Oddly enough, for how common it is for us, I never see Neapolitan grill or roasts abroad, just sautées and pasta.

The dish you're describing is called 'X al vino bianco' where X is whatever shellfish you want, scampi included, though, shrimp/prawns are also common as is mixed shellfishes (frutte di mare).

In Naples, though, we'd use olive oil and/or lard rather than butter, but same basic idea.

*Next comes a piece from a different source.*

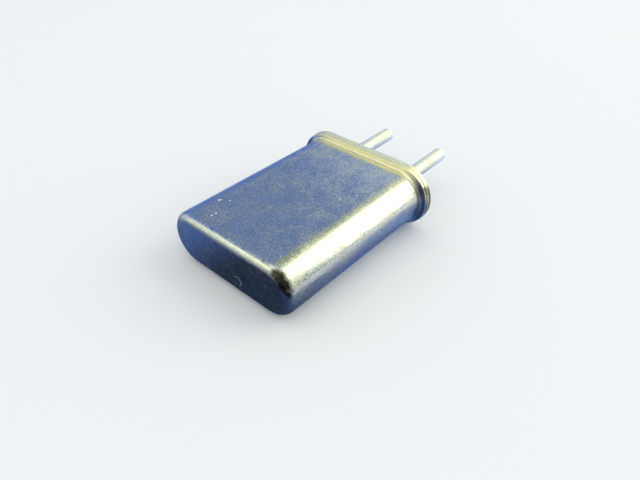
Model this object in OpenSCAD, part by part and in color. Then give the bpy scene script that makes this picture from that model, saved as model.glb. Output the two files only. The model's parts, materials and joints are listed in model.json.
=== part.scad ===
// Two-pin quartz crystal unit in a drawn metal holder, lying on one broad side.
// Sizes are in millimetres. The origin is the middle of the base's outer face, halfway between
// the pins. +Y points along the pins and away from the can, +X goes across the can, +Z is up.
// Every piece is drawn upright first, with the pins along z, and then laid down by lay_down().

/* [Can] */
// Width of the drawn can, over its two round sides
can_width = 10.15; // [9.8:0.05:10.5]
// Thickness of the drawn can, over its two flat sides
can_thickness = 3.7; // [3.5:0.05:4]
// Height of the holder, from the base's outer face to the closed end
holder_height = 13.3; // [12.8:0.1:14]
// Thickness of the can's sheet
can_wall = 0.25; // [0.2:0.01:0.3]
// Outside radius of the drawn edge round the closed end
end_radius = 0.6; // [0.4:0.05:0.8]
// Hollow outside radius where the can's wall turns out into its flange
neck_radius = 0.2; // [0.08:0.01:0.24]
// Rounding of the can's mouth, inside, where the wall turns out
mouth_radius = 0.25; // [0.15:0.05:0.3]

/* [Welded rim] */
// How far the can's flange stands out from the can's side
flange_reach = 0.38; // [0.35:0.01:0.45]
// Thickness of the can's flange
flange_thickness = 0.28; // [0.24:0.01:0.32]
// How far the base's edge stands out past the can's flange
base_step = 0.03; // [0:0.01:0.08]
// Thickness of the base at its rim
base_thickness = 0.38; // [0.3:0.02:0.5]
// Rounding of the rim's two outer edges
edge_radius = 0.09; // [0.05:0.01:0.11]
// Rounding of the two sheet edges that meet at the weld, which leaves a fine groove there
seam_radius = 0.04; // [0.02:0.01:0.07]

/* [Base plug] */
// Height of the plug that stands on the base and fills the can's mouth
plug_height = 1.05; // [0.8:0.05:1.4]
// Gap all round between the plug and the inside of the can
plug_gap = 0.08; // [0.04:0.01:0.15]
// Rounding of the plug's inner edge
plug_edge_radius = 0.15; // [0.1:0.05:0.25]

/* [Glass seals] */
// Diameter of each glass seal, which fills its hole in the base
glass_diameter = 2.2; // [1.8:0.05:2.4]
// How far the seal's rim lies below the base's faces
glass_recess = 0.05; // [0.02:0.01:0.1]
// Depth of the hollow ring in the seal's faces, between the pin and the hole
glass_hollow = 0.1; // [0.05:0.01:0.15]

/* [Pins] */
// Distance between the two pins' centres
pin_spacing = 4.88; // [4.6:0.02:5]
// Diameter of a pin outside the base
pin_diameter = 1; // [0.9:0.02:1.1]
// Length of a pin outside the base
pin_length = 6.35; // [5.8:0.05:7]
// Rounding of a pin's tip
tip_radius = 0.44; // [0.3:0.02:0.44]
// Diameter of a pin's shank, which runs through the glass
shank_diameter = 0.64; // [0.5:0.02:0.68]
// How far a shank stands out of the plug, inside the can
post_height = 0.6; // [0.4:0.05:0.9]

/* [Spring clips] */
// Width of the strip that each clip is folded from
clip_width = 1.4; // [1.2:0.05:1.6]
// Thickness of that strip
clip_thickness = 0.12; // [0.1:0.01:0.15]
// Inside radius of the fold
fold_radius = 0.2; // [0.1:0.05:0.4]
// Length of strip past the slot, at the clip's free end
clip_tail = 0.5; // [0.3:0.05:0.8]
// How far the blank's rim stands out through the clip's slot
rim_past_clip = 0.03; // [0:0.01:0.06]
// Clearance all round between the blank and the slot
slot_clearance = 0.02; // [0.01:0.005:0.03]

/* [Quartz blank] */
// Diameter of the quartz blank
blank_diameter = 8; // [7.6:0.05:8.2]
// Thickness of the quartz blank
blank_thickness = 0.2; // [0.15:0.01:0.35]
// Width of the bevel round the blank's edges
blank_bevel = 0.03; // [0.01:0.01:0.05]

/* [Electrodes] */
// Diameter of the metal film on each side of the blank
electrode_diameter = 4.4; // [3.8:0.1:5]
// Width of the film's tab, which runs out to a clip
tab_width = 1; // [0.6:0.05:1.2]
// Thickness of the film, drawn thicker than a real one so that it is a solid
film_thickness = 0.02; // [0.02:0.005:0.03]
// Gap between the tab's end and the clip, which the cement bridges
tab_gap = 0.1; // [0.05:0.01:0.15]

/* [Cement] */
// Radius of each dab of conductive cement, in the corner of clip and blank
cement_radius = 0.5; // [0.4:0.05:0.6]

/* [Hidden] */
$fn = 64;
// sides across the can, and faces of the blank, as signs along x and y of the upright pieces
left = -1;
right = 1;
top = -1;
bottom = 1;
// how far a cutting or joining shape runs past the face that it works on
lap = 0.05;
// the can's section is an obround: two half circles, centred this far each side of the middle
round_centre = (can_width - can_thickness) / 2;
can_radius = can_thickness / 2;
cavity_radius = can_radius - can_wall;
flange_radius = can_radius + flange_reach;
base_radius = flange_radius + base_step;
plug_radius = cavity_radius - plug_gap;
// the hollow at the plug's foot
foot_radius = 0.1;
// heights of the upright pieces: the base's outer face is at 0, and the can lies below it
weld_face = -base_thickness;
neck_height = weld_face - flange_thickness;
plug_face = weld_face - plug_height;
glass_outer = -glass_recess;
glass_inner = plug_face + glass_recess;
post_end = plug_face - post_height;
pin_x = pin_spacing / 2;
shank_radius = shank_diameter / 2;
shoulder_radius = 0.05;
// flat ring that is left each side of a seal's hollow
glass_land = 0.04;
// the blank hangs midway between the clips' feet and the closed end
clip_foot = post_end - clip_thickness;
blank_height = (clip_foot - holder_height + can_wall) / 2;
blank_radius = blank_diameter / 2;
clip_inside = blank_radius - clip_thickness - rim_past_clip;
clip_outside = clip_inside + clip_thickness;
slot_width = blank_thickness + 2 * slot_clearance;
slot_half = sqrt(pow(blank_radius, 2) - pow(clip_inside, 2)) + slot_clearance;
clip_end = blank_height - slot_half - slot_width / 2 - clip_tail;
clip_corner_radius = 0.2;

// Lays an upright piece down, so that its z runs along +Y.
module lay_down() {
  rotate([-90, 0, 0]) children();
}

// Mirrors a shape in x where the side is the left one.
module on_side(side) {
  mirror([side < 0 ? 1 : 0, 0, 0]) children();
}

// The area between a square corner and the arc that touches both of its sides. It lies right of
// the corner and above it, or left and below with a sign of -1. Taken away, it rounds an outer
// corner, and added, it fills a hollow one.
module corner(at, radius, across, up) {
  translate(at) mirror([across < 0 ? 1 : 0, 0]) mirror([0, up < 0 ? 1 : 0]) difference() {
    translate([-lap, -lap]) square(radius + lap);
    translate([radius, radius]) circle(radius);
  }
}

// Sweeps a half section, drawn right of the y axis, round an obround path.
module obround_sweep() {
  for (side = [left, right]) {
    on_side(side) translate([round_centre, 0, 0]) rotate([0, 0, -90])
      rotate_extrude(angle = 180) children();
  }
  rotate([90, 0, 90]) linear_extrude(height = 2 * round_centre, center = true) {
    children();
    mirror([1, 0]) children();
  }
}

// Half of a block between two heights, with its lower edge rounded.
module half_block(radius, low, high, rounding) {
  difference() {
    translate([0, low]) square([radius, high - low]);
    corner([radius, low], rounding, -1, 1);
  }
}

module can_section() {
  difference() {
    union() {
      half_block(can_radius, -holder_height, weld_face, end_radius);
      half_block(flange_radius, neck_height, weld_face, edge_radius);
      corner([can_radius, neck_height], neck_radius, 1, -1);
    }
    half_block(cavity_radius, can_wall - holder_height, weld_face + lap, end_radius - can_wall);
    corner([cavity_radius, weld_face], mouth_radius, 1, -1);
    corner([flange_radius, weld_face], seam_radius, -1, -1);
  }
}

module base_section() {
  difference() {
    half_block(base_radius, weld_face, 0, seam_radius);
    corner([base_radius, 0], edge_radius, -1, -1);
  }
  half_block(plug_radius, plug_face, weld_face + lap, plug_edge_radius);
  corner([plug_radius, weld_face], foot_radius, 1, -1);
}

// The hollow in a seal's end face: a ring with a round floor.
module glass_dish(height, up) {
  chord = glass_diameter / 2 - shank_radius - 2 * glass_land;
  radius = (pow(chord / 2, 2) + pow(glass_hollow, 2)) / (2 * glass_hollow);
  translate([shank_radius + glass_land + chord / 2, height + up * (radius - glass_hollow)])
    circle(radius);
}

module glass_seal(side) {
  translate([side * pin_x, 0, 0]) rotate_extrude() difference() {
    translate([shank_radius, glass_inner])
      square([glass_diameter / 2 - shank_radius, glass_outer - glass_inner]);
    glass_dish(glass_outer, 1);
    glass_dish(glass_inner, -1);
  }
}

module pin(side) {
  translate([side * pin_x, 0, 0]) rotate_extrude() {
    translate([0, post_end]) square([shank_radius, lap - post_end]);
    difference() {
      square([pin_diameter / 2, pin_length]);
      corner([pin_diameter / 2, 0], shoulder_radius, -1, 1);
      corner([pin_diameter / 2, pin_length], tip_radius, -1, -1);
    }
  }
}

// The strip seen from its edge: a foot on the pin's end, a fold and a long riser.
module clip_profile() {
  difference() {
    union() {
      translate([pin_x - clip_width / 2, clip_foot])
        square([clip_outside - pin_x + clip_width / 2, clip_thickness]);
      translate([clip_inside, clip_end]) square([clip_thickness, post_end - clip_end]);
      corner([clip_inside, clip_foot], fold_radius, -1, -1);
    }
    corner([clip_outside, post_end], fold_radius + clip_thickness, -1, -1);
  }
}

// What is trimmed off the foot, so that it ends in a half circle round the pin's axis.
module foot_trim() {
  difference() {
    translate([-clip_width / 2 - lap, -clip_width / 2 - lap])
      square([clip_width / 2 + lap, clip_width + 2 * lap]);
    circle(clip_width / 2);
  }
}

// What is cut from the riser, seen square on: the slot, and the free end's two corners.
module riser_cuts() {
  translate([blank_height, 0]) {
    square([2 * slot_half, slot_width], center = true);
    for (end = [-1, 1]) translate([end * slot_half, 0]) circle(slot_width / 2);
  }
  for (edge = [-1, 1]) corner([clip_end, edge * clip_width / 2], clip_corner_radius, 1, -edge);
}

module clip(side) {
  on_side(side) difference() {
    rotate([90, 0, 0]) linear_extrude(height = clip_width, center = true) clip_profile();
    translate([pin_x, 0, clip_foot - lap])
      linear_extrude(height = clip_thickness + 2 * lap) foot_trim();
    translate([clip_inside - lap, 0, 0]) rotate([0, 90, 0]) mirror([1, 0, 0])
      linear_extrude(height = clip_thickness + 2 * lap) riser_cuts();
  }
}

module blank() {
  edge = blank_thickness / 2;
  translate([0, 0, blank_height]) rotate([90, 0, 0]) rotate_extrude()
    polygon([[0, -edge], [blank_radius - blank_bevel, -edge], [blank_radius, blank_bevel - edge],
             [blank_radius, edge - blank_bevel], [blank_radius - blank_bevel, edge], [0, edge]]);
}

// A film on one face of the blank, with its tab running out to the clip on the given side.
module electrode(face, side) {
  mirror([0, face < 0 ? 1 : 0, 0]) translate([0, blank_thickness / 2, blank_height])
    rotate([-90, 0, 0]) linear_extrude(height = film_thickness) on_side(side) {
      circle(electrode_diameter / 2);
      translate([0, -tab_width / 2]) square([clip_inside - tab_gap, tab_width]);
    }
}

// A dab in the corner of the blank's face and the clip's inner face, over the film's tab.
module cement(face, side) {
  difference() {
    on_side(side) mirror([0, face < 0 ? 1 : 0, 0])
      translate([clip_inside, blank_thickness / 2, blank_height]) intersection() {
        sphere(cement_radius);
        translate([-2 * cement_radius, 0, -cement_radius])
          cube([2 * cement_radius, 2 * cement_radius, 2 * cement_radius]);
      }
    electrode(face, side);
  }
}

module can() {
  color("#b4b5ac") lay_down() obround_sweep() can_section();
}

module base() {
  color("#a8a9a3") lay_down() difference() {
    obround_sweep() base_section();
    for (side = [left, right]) {
      translate([side * pin_x, 0, plug_face - lap])
        cylinder(h = 2 * lap - plug_face, d = glass_diameter);
    }
  }
}

module glass_left() {
  color("#31403f") lay_down() glass_seal(left);
}

module glass_right() {
  color("#31403f") lay_down() glass_seal(right);
}

module pin_left() {
  color("#d3d3ca") lay_down() pin(left);
}

module pin_right() {
  color("#d3d3ca") lay_down() pin(right);
}

module clip_left() {
  color("#c6c3b4") lay_down() clip(left);
}

module clip_right() {
  color("#c6c3b4") lay_down() clip(right);
}

module quartz_blank() {
  color("#e3ebee") lay_down() blank();
}

module electrode_top() {
  color("#dcdde0") lay_down() electrode(top, left);
}

module electrode_bottom() {
  color("#dcdde0") lay_down() electrode(bottom, right);
}

module cement_left() {
  color("#a5a6a4") lay_down() cement(top, left);
}

module cement_right() {
  color("#a5a6a4") lay_down() cement(bottom, right);
}

can();
base();
glass_left();
glass_right();
pin_left();
pin_right();
clip_left();
clip_right();
quartz_blank();
electrode_top();
electrode_bottom();
cement_left();
cement_right();
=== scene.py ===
"""Looks of a two-pin quartz crystal unit in a drawn metal holder, lying on one broad side.

Lengths are in millimetres until mm() turns them to metres. +Y points along the pins and away
from the can, +X goes across the can, +Z is up, and the origin is the middle of the base's
outer face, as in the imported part.
"""

import json
import math

import bpy
from mathutils import Matrix, Vector


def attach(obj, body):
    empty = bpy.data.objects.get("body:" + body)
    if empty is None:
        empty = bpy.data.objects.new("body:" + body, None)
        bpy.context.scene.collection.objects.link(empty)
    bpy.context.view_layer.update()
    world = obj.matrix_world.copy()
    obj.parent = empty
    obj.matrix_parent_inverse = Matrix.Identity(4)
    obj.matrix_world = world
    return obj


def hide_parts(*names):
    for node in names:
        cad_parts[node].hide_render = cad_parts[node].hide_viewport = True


# ---- sizes of the pieces that are drawn here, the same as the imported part's

CAN_WIDTH, CAN_THICKNESS, HOLDER_HEIGHT, CAN_WALL = 10.15, 3.7, 13.3, 0.25
END_RADIUS, NECK_RADIUS, MOUTH_RADIUS = 0.6, 0.2, 0.25
FLANGE_REACH, FLANGE_THICKNESS = 0.38, 0.28
BASE_STEP, BASE_THICKNESS, EDGE_RADIUS, SEAM_RADIUS = 0.03, 0.38, 0.09, 0.04
PLUG_HEIGHT, PLUG_GAP, PLUG_EDGE_RADIUS, FOOT_RADIUS = 1.05, 0.08, 0.15, 0.1
GLASS_DIAMETER, GLASS_RECESS, GLASS_HOLLOW, GLASS_LAND = 2.2, 0.05, 0.1, 0.04
PIN_SPACING, PIN_DIAMETER, PIN_LENGTH, TIP_RADIUS = 4.88, 1.0, 6.35, 0.44
SHANK_DIAMETER, SHOULDER_RADIUS, POST_HEIGHT = 0.64, 0.05, 0.6

ROUND_CENTRE = (CAN_WIDTH - CAN_THICKNESS) / 2
CAN_RADIUS = CAN_THICKNESS / 2
CAVITY_RADIUS = CAN_RADIUS - CAN_WALL
FLANGE_RADIUS = CAN_RADIUS + FLANGE_REACH
BASE_RADIUS = FLANGE_RADIUS + BASE_STEP
PLUG_RADIUS = CAVITY_RADIUS - PLUG_GAP
WELD_FACE = -BASE_THICKNESS
NECK_FACE = WELD_FACE - FLANGE_THICKNESS
PLUG_FACE = WELD_FACE - PLUG_HEIGHT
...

>I don't know why eggplant cutlets are called 'parmesan' abroad
In America Italians arrived when immigrants were looked down upon even more brazenly than they are today. My grandfather refused to go to his daughter's wedding because she married a guy of Italian heritage. But the food they made won people over, even those suspicious of immigrants (as is so often the case). But the language was given zero respect, maybe because it was too close to Latin in a mostly Protestant country where many were suspicious of Catholics. In English Italian plural nouns are relentlessly used as singular. I think there was an active resistance to the language and an intentional effort to mispronounce and misuse the foreign words. Also immigrants often did not teach their children their language in an effort to get them to integrate quicker. So by the third generation the language was Sopranos level mangled.
>your whole 'Italians don't eat lasagne with both meat and cheese in it!!!!!' claim is just straight up bullshit.
Not the way Americans do. The bechamel sauce on Italian meat lasagna is replaced entirely in America with a mixture of ricotta, mozzarella and other cheeses. My point was Americans put meat and cheese together in ways Italians normally wouldn't. We put chicken in Alfredo sauce. We melt mozzarella over cutlets and meatballs jammed into sandwiches. BBQ chicken pizza is a perfect example of how crazy we get. We have no sense of restraint or quality control because we're not reigned in by tradition and food is cheap here. So anything goes. The result is Italian American food ends up way heavier and over the top than Italian. Our exuberant use of cheese is right in line with that.